- Exercise directions:
Nothing should be output except the lines from the one containing "a rounded rim" through the one containing "from mathutils import Matrix, Vector", both ends included, each repeated exactly.

- Data extract:
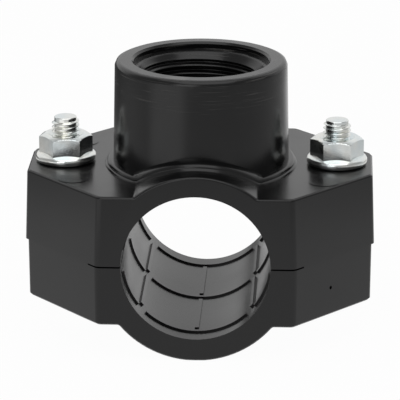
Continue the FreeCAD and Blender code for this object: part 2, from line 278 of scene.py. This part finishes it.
def thread_tree():
    """Node tree that makes a right-hand threaded bar about an upright axis."""
    tree = bpy.data.node_groups.new("threaded_bar", "GeometryNodeTree")
    nodes, links = tree.nodes, tree.links
    given = named_inputs(tree)

    def work(operation, *values):
        return calc(tree, operation, *values)

    def pick(test, no, yes):
        node = nodes.new("GeometryNodeSwitch")
        node.input_type = "FLOAT"
        for value, key in ((test, "Switch"), (no, "False"), (yes, "True")):
            put(tree, value, node.inputs[key])
        return node.outputs[0]

    def compare(operation, left, right):
        node = nodes.new("FunctionNodeCompare")
        node.data_type = "FLOAT"
        node.operation = operation
        put(tree, left, node.inputs["A"])
        put(tree, right, node.inputs["B"])
        return node.outputs[0]

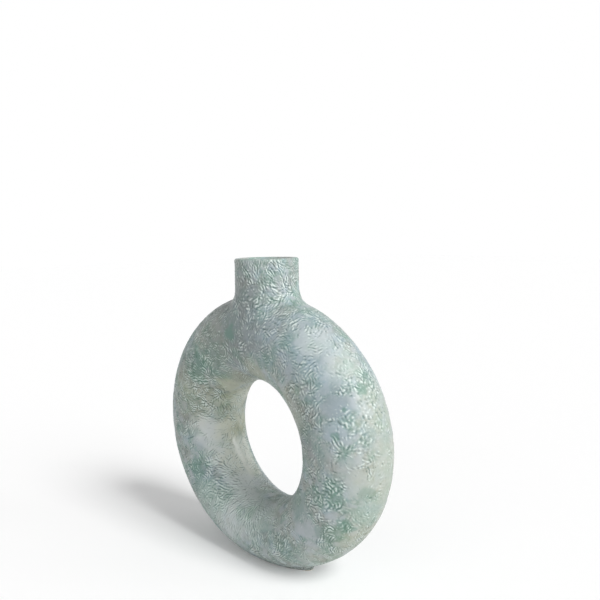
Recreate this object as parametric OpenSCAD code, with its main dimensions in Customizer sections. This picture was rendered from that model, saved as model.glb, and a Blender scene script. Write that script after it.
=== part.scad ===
// Donut vase: a hollow stoneware ring that stands on edge, with a short neck on its crown.
// The ring is wider than it is tall, and its hole is oval and sits a little low, so the
// hollow tube is thicker under the neck than it is at the foot.
// The clay pieces are the ones that are luted together before firing: two half shells that
// meet on the plane Y = 0, a foot that closes their underside, a saddle-shaped shoulder let
// into the crown, and a thrown collar on top of it.
// Millimetres, +Z up, front of the ring towards -Y, origin at the middle of the foot's underside.

/* [Ring] */
// Width of the ring across its outside, along X
ring_w = 253; // [220:1:300]
// Height of the ring's outer oval, before its underside is flattened
ring_h = 225; // [200:1:260]
// Depth of the hollow tube, front to back
ring_d = 64; // [60:1:80]
// Width of the hole through the ring
hole_w = 108; // [80:1:124]
// Height of the hole through the ring
hole_h = 98; // [70:1:108]
// Distance of the hole's middle below the ring's middle
hole_drop = 9; // [0:0.5:14]
// Thickness of the clay wall of the ring
wall = 5; // [4:0.5:7]

/* [Neck] */
// Outside diameter of the neck
neck_od = 53; // [44:1:54]
// Thickness of the neck's wall
neck_wall = 5; // [4:0.5:7]
// Height of the rim above the crown of the ring
neck_rise = 29.5; // [24:0.5:60]
// Reach of the shoulder's flare beyond the neck, along the ring
flare_reach = 15; // [8:1:24]
// Height above the crown at which the flare has turned up into the neck
flare_top = 8; // [5:0.5:14]
// Distance that the shoulder stays inside the ring's front and back
side_margin = 2; // [1:0.5:4]
// Depth of the ledge that carries the shoulder, below its lowest edge
ledge_drop = 3; // [2:0.5:5]
// Radius on both edges of the rim
lip_r = 2; // [1:0.25:2]

/* [Foot] */
// Length of the flat underside, along X
foot_l = 96; // [70:1:110]
// Width of the flat underside, along Y
foot_w = 26; // [20:1:34]
// Height of the flat underside above the lowest point of the ring's oval
foot_cut = 4.5; // [3:0.5:7]
// Reach of the foot's flank beyond the flat underside, along X
foot_flank = 12; // [8:1:16]
// Thickness of the floor inside the foot
floor_t = 5; // [4:0.5:8]

/* [Smoothness] */
// Steps round the ring
ring_steps = 80; // [48:4:96]
// Steps round the outside of each half of the tube
tube_steps = 16; // [10:2:20]
// Steps round the inside of each half of the tube
hollow_steps = 10; // [8:2:14]
// Steps round the shoulder and the foot
turn_steps = 60; // [36:4:72]
// Steps down each curved profile of the shoulder and the foot
curve_steps = 7; // [5:1:9]

/* [Hidden] */
$fn = 96;

// Half axes of the ring's outer oval and of its hole, half the tube's depth
outer = [ring_w / 2, ring_h / 2];
hole = [hole_w / 2, hole_h / 2];
half_d = ring_d / 2;

// Height of the ring's middle and of its crown above the table
mid_z = outer[1] - foot_cut;
crown_z = mid_z + outer[1];

// Neck sizes and levels
neck_r = neck_od / 2;
bore_r = neck_r - neck_wall;
rim_z = crown_z + neck_rise;
collar_z = crown_z + flare_top;
side_reach = half_d - side_margin;
cut_extra = 1;

// The foot's seam with the ring: its reach along X, its height, and the share of the way
// in to the middle that the curved part of the floor takes up
seam_x = foot_l / 2 + foot_flank;
foot_z = low_z(seam_x, 0, 0);
dish_reach = 0.7;

// The ring's slope at a seam is read over these: a share of the foot's flank, and a length
// of the shoulder's flare
flank_share = 0.05;
flare_step = 0.1;

glaze = [0.66, 0.74, 0.71];
green_glaze = [0.55, 0.67, 0.62];

// The tube's section at each turn of the ring is an ellipse between the outer oval and the
// hole. "skin" is the distance in from the glazed surface: 0 outside, wall for the hollow.
function section_mid(turn) = [
    (outer[0] + hole[0]) / 2 * sin(turn),
    (outer[1] + hole[1]) / 2 * cos(turn) - hole_drop / 2];
function section_half(turn, skin) = [
    ((outer[0] - hole[0]) / 2 - skin) * sin(turn),
    ((outer[1] - hole[1]) / 2 - skin) * cos(turn) + hole_drop / 2];
function tube_point(turn, round, skin) =
    let (m = section_mid(turn), h = section_half(turn, skin))
    [m[0] + h[0] * cos(round), (half_d - skin) * sin(round), mid_z + m[1] + h[1] * cos(round)];

// A slice of the tube at depth y is bounded by an oval. These give the share of the section
// that is left at y, the oval's half axes, and the level of its middle.
function share(y, skin) = sqrt(max(0, 1 - pow(y / (half_d - skin), 2)));
function slice_axis(i, s, skin) = (outer[i] + hole[i]) / 2 + ((outer[i] - hole[i]) / 2 - skin) * s;
function slice_z(s) = mid_z - hole_drop / 2 * (1 - s);
function slice_rise(x, s, skin) =
    slice_axis(1, s, skin) * sqrt(max(0, 1 - pow(x / slice_axis(0, s, skin), 2)));

// Height of the top and of the underside of the ring at (x, y)
function high_z(x, y, skin) =
    let (s = share(y, skin)) slice_z(s) + slice_rise(x, s, skin);
function low_z(x, y, skin) =
    let (s = share(y, skin)) slice_z(s) - slice_rise(x, s, skin);

// Outline of the ring's lowest part at height z: half its depth, and its point at each turn
function low_half_d(z, skin) =
    let (c = (slice_z(0) - slice_axis(1, 0, skin) - z)
        / (slice_axis(1, 1, skin) - slice_axis(1, 0, skin) - hole_drop / 2))
    (half_d - skin) * sqrt(max(0, 1 - c * c));
function low_outline(turn, z, skin) =
    let (y = low_half_d(z, skin) * sin(turn), s = share(y, skin),
        c = (slice_z(s) - z) / slice_axis(1, s, skin))
    [sign(cos(turn)) * slice_axis(0, s, skin) * sqrt(max(0, 1 - c * c)), y];

function bezier(a, b, c, t) = (1 - t) * (1 - t) * a + 2 * t * (1 - t) * b + t * t * c;
function along(a, b, t) = a + (b - a) * t;

// Faces of a grid of points: rows of n points each, both directions closed
function loop_faces(rows, n) =
    [for (r = [0 : rows - 1], k = [0 : n - 1], half = [0, 1])
        let (a = r * n + k, b = r * n + (k + 1) % n,
            c = ((r + 1) % rows) * n + (k + 1) % n, d = ((r + 1) % rows) * n + k)
        half == 0 ? [a, b, c] : [a, c, d]];
module closed_loop(rows) {
    n = len(rows[0]);
    polyhedron(points = [for (row = rows) each row], faces = loop_faces(len(rows), n));
}

// The same, but each row is a ring about an axis, and the first and last rows are closed flat
function stack_faces(rows, n) = concat(
    [[for (k = [0 : n - 1]) k]],
    [for (r = [0 : rows - 2], k = [0 : n - 1], half = [0, 1])
        let (a = r * n + k, b = (r + 1) * n + k,
            c = (r + 1) * n + (k + 1) % n, d = r * n + (k + 1) % n)
        half == 0 ? [a, b, c] : [a, c, d]],
    [[for (k = [n - 1 : -1 : 0]) (rows - 1) * n + k]]);
module closed_stack(rows) {
    n = len(rows[0]);
    polyhedron(points = [for (row = rows) each row], faces = stack_faces(len(rows), n));
}

// Half shell of the ring, side -1 in front and +1 behind: the outside from the outer rim
// to the hole, and the hollow back again
function half_profile(turn, side) = concat(
    [for (k = [0 : tube_steps]) tube_point(turn, side * 180 * k / tube_steps, 0)],
    [for (k = [hollow_steps : -1 : 0]) tube_point(turn, side * 180 * k / hollow_steps, wall)]);
module half_shell(side) {
    rows = [for (k = [0 : ring_steps - 1]) half_profile(side * 360 * k / ring_steps, side)];
    closed_loop(rows);
}

// Outline of the shoulder where it meets the ring, seen from above
function seam_reach(turn) =
    neck_r + flare_reach * pow(cos(turn), 2) + (side_reach - neck_r) * pow(sin(turn), 2);
ledge_z = high_z(0, side_reach, 0) - ledge_drop;
module shoulder_socket() {
    translate([0, 0, ledge_z])
        linear_extrude(crown_z - ledge_z + cut_extra)
            polygon([for (k = [0 : turn_steps - 1])
                let (turn = 360 * k / turn_steps)
                seam_reach(turn) * [cos(turn), sin(turn)]]);
}
module foot_space() {
    size = 2 * (seam_x + foot_flank);
    translate([-size / 2, -half_d, -foot_cut - cut_extra])
        cube([size, ring_d, foot_z + foot_cut + cut_extra]);
}
module ring_half(side) {
    difference() {
        half_shell(side);
        shoulder_socket();
        foot_space();
    }
}
module ring_front_half() {
    color(glaze) ring_half(-1);
}
module ring_back_half() {
    color(glaze) ring_half(1);
}

// The foot: a flat underside, a flank that rounds up to meet the ring, and a dished floor.
// At its two ends the flank leaves the table upright, and in front and behind it rolls under.
function flank_point(turn, t) =
    let (edge = [foot_l / 2 * cos(turn), foot_w / 2 * sin(turn)],
        seam = low_outline(turn, foot_z, 0),
        near = along(seam, edge, flank_share),
        fall = (foot_z - low_z(near[0], near[1], 0)) / flank_share,
        upright = fall < foot_z,
        bend = upright ? edge : along(seam, edge, foot_z / fall),
        p = bezier(edge, bend, seam, t))
    [p[0], p[1], bezier(0, upright ? foot_z - fall : 0, foot_z, t)];
function dish_point(turn, t) =
    let (p = low_outline(turn, foot_z, wall) * (1 - dish_reach * t))
    [p[0], p[1], max(floor_t, low_z(p[0], p[1], wall))];
module foot() {
    turns = [for (k = [0 : turn_steps - 1]) 360 * k / turn_steps];
    rows = concat(
        [for (k = [0 : curve_steps]) [for (turn = turns) flank_point(turn, k / curve_steps)]],
        [for (k = [0 : curve_steps]) [for (turn = turns) dish_point(turn, k / curve_steps)]]);
    color(green_glaze) closed_stack(rows);
}

// The shoulder: from the collar's seat down a fillet to the ring's surface, down the wall of
// the socket, and back along the ring's hollow to the bore
function flare_point(turn, t) =
    let (far = seam_reach(turn), near = far - flare_step, d = [cos(turn), sin(turn)],
        far_z = high_z(far * d[0], far * d[1], 0),
        near_z = high_z(near * d[0], near * d[1], 0),
        bend_z = far_z + (near_z - far_z) / flare_step * (far - neck_r),
        rho = bezier(neck_r, neck_r, far, t))
    [rho * d[0], rho * d[1], bezier(collar_z, bend_z, far_z, t)];
function underside_point(turn, t) =
    let (rho = along(seam_reach(turn), bore_r - cut_extra, t),
        x = rho * cos(turn), y = rho * sin(turn),
        inside = abs(y) < half_d - wall)
    [x, y, inside ? max(ledge_z, high_z(x, y, wall)) : ledge_z];
function shoulder_profile(turn) = concat(
    [[(bore_r - cut_extra) * cos(turn), (bore_r - cut_extra) * sin(turn), collar_z]],
    [for (k = [0 : curve_steps]) flare_point(turn, k / curve_steps)],
    [for (k = [0 : curve_steps]) underside_point(turn, k / curve_steps)]);
module shoulder_saddle() {
    rows = [for (k = [turn_steps : -1 : 1]) shoulder_profile(360 * k / turn_steps)];
    color(glaze)
        difference() {
            closed_loop(rows);
            translate([0, 0, ledge_z - cut_extra])
                cylinder(r = bore_r, h = collar_z - ledge_z + 2 * cut_extra);
        }
}

// The collar: a thrown ring with a rounded rim
module neck_collar() {
    color(glaze)
        translate([0, 0, collar_z])
            rotate_extrude()
                translate([bore_r, 0])
                    union() {
                        height = rim_z - collar_z;
                        square([neck_wall, height - lip_r]);
                        translate([lip_r, 0])
                            square([neck_wall - 2 * lip_r, height]);
                        for (x = [lip_r, neck_wall - lip_r])
                            translate([x, height - lip_r])
                                circle(lip_r);
                    }
}

ring_front_half();
ring_back_half();
foot();
shoulder_saddle();
neck_collar();
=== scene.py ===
# %% [markdown]
# # A donut vase with a feathered glaze
# The vase is a hollow ring of stoneware that stands on edge, with a short neck on its crown.
# Its shape is simple and its surface isn't: a stiff brush was stamped and dragged through the
# wet slip, so that fans of fine ridges cover it, and a pale glaze then ran off the ridges and
# pooled green in the hollows. This lesson builds that surface as real geometry, piece by
# piece, around a measured frame that is already there.

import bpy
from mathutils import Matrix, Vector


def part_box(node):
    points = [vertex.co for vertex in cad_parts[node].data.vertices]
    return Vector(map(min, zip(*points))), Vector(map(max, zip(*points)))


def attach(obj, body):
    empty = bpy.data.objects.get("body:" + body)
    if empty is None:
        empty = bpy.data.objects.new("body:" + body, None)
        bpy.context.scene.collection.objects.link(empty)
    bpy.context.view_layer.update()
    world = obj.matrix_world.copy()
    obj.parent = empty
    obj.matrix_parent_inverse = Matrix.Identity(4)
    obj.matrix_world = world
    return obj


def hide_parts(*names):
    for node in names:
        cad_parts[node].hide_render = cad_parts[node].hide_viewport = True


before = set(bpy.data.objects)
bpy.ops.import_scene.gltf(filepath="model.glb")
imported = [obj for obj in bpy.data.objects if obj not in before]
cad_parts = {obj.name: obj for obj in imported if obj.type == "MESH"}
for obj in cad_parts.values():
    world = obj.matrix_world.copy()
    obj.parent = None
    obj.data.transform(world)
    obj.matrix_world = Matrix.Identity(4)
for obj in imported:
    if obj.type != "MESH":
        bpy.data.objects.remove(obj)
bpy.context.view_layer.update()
print("pieces in the frame:", sorted(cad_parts))

import bpy
import numpy as np
from mathutils import Quaternion, Vector

MM = 0.001
FULL_TURN = 2 * np.pi

# %% [markdown]
# ## Sizes
# A potter measures before throwing the neck, and a modeller measures before pushing vertices.
# Where the frame knows a size it is read from there, so that the looks can't drift away from
# the piece that was engineered. What the frame's boxes don't tell, such as the size of the
# hole, is written here as the real size in millimetres. All shapes below are worked out in
# millimetres and turned into metres at one place, where a mesh is made.


# %% Sizes of the ring, the foot and the neck
def box_mm(node):
    low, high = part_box(node)
    return np.array(low) / MM, np.array(high) / MM


ring_high = box_mm("ring_back_half")[1]
foot_high = box_mm("foot")[1]
saddle_low, saddle_high = box_mm("shoulder_saddle")
collar_low, collar_high = box_mm("neck_collar")

outer_x = ring_high[0]
half_d = ring_high[1]
outer_z = 112.5
hole_x = 54.0
hole_z = 49.0
hole_drop = 9.0
foot_cut = 4.5
wall = 5.0
mid_z = outer_z - foot_cut
crown_z = mid_z + outer_z

foot_z = foot_high[2]
foot_x = 48.0
foot_y = 13.0
floor_t = 5.0

neck_r = collar_high[0]
bore_r = neck_r - wall
collar_z = collar_low[2]
rim_z = collar_high[2]
lip_r = 2.0
end_reach = saddle_high[0]
side_reach = saddle_high[1]
ledge_z = saddle_low[2]
print("ring", 2 * outer_x, "wide,", 2 * half_d, "deep; rim at", rim_z, "mm")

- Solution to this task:
// The collar: a thrown ring with a rounded rim
module neck_collar() {
    color(glaze)
        translate([0, 0, collar_z])
            rotate_extrude()
                translate([bore_r, 0])
                    union() {
                        height = rim_z - collar_z;
                        square([neck_wall, height - lip_r]);
                        translate([lip_r, 0])
                            square([neck_wall - 2 * lip_r, height]);
                        for (x = [lip_r, neck_wall - lip_r])
                            translate([x, height - lip_r])
                                circle(lip_r);
                    }
}

ring_front_half();
ring_back_half();
foot();
shoulder_saddle();
neck_collar();
=== scene.py ===
# %% [markdown]
# # A donut vase with a feathered glaze
# The vase is a hollow ring of stoneware that stands on edge, with a short neck on its crown.
# Its shape is simple and its surface isn't: a stiff brush was stamped and dragged through the
# wet slip, so that fans of fine ridges cover it, and a pale glaze then ran off the ridges and
# pooled green in the hollows. This lesson builds that surface as real geometry, piece by
# piece, around a measured frame that is already there.

import bpy
from mathutils import Matrix, Vector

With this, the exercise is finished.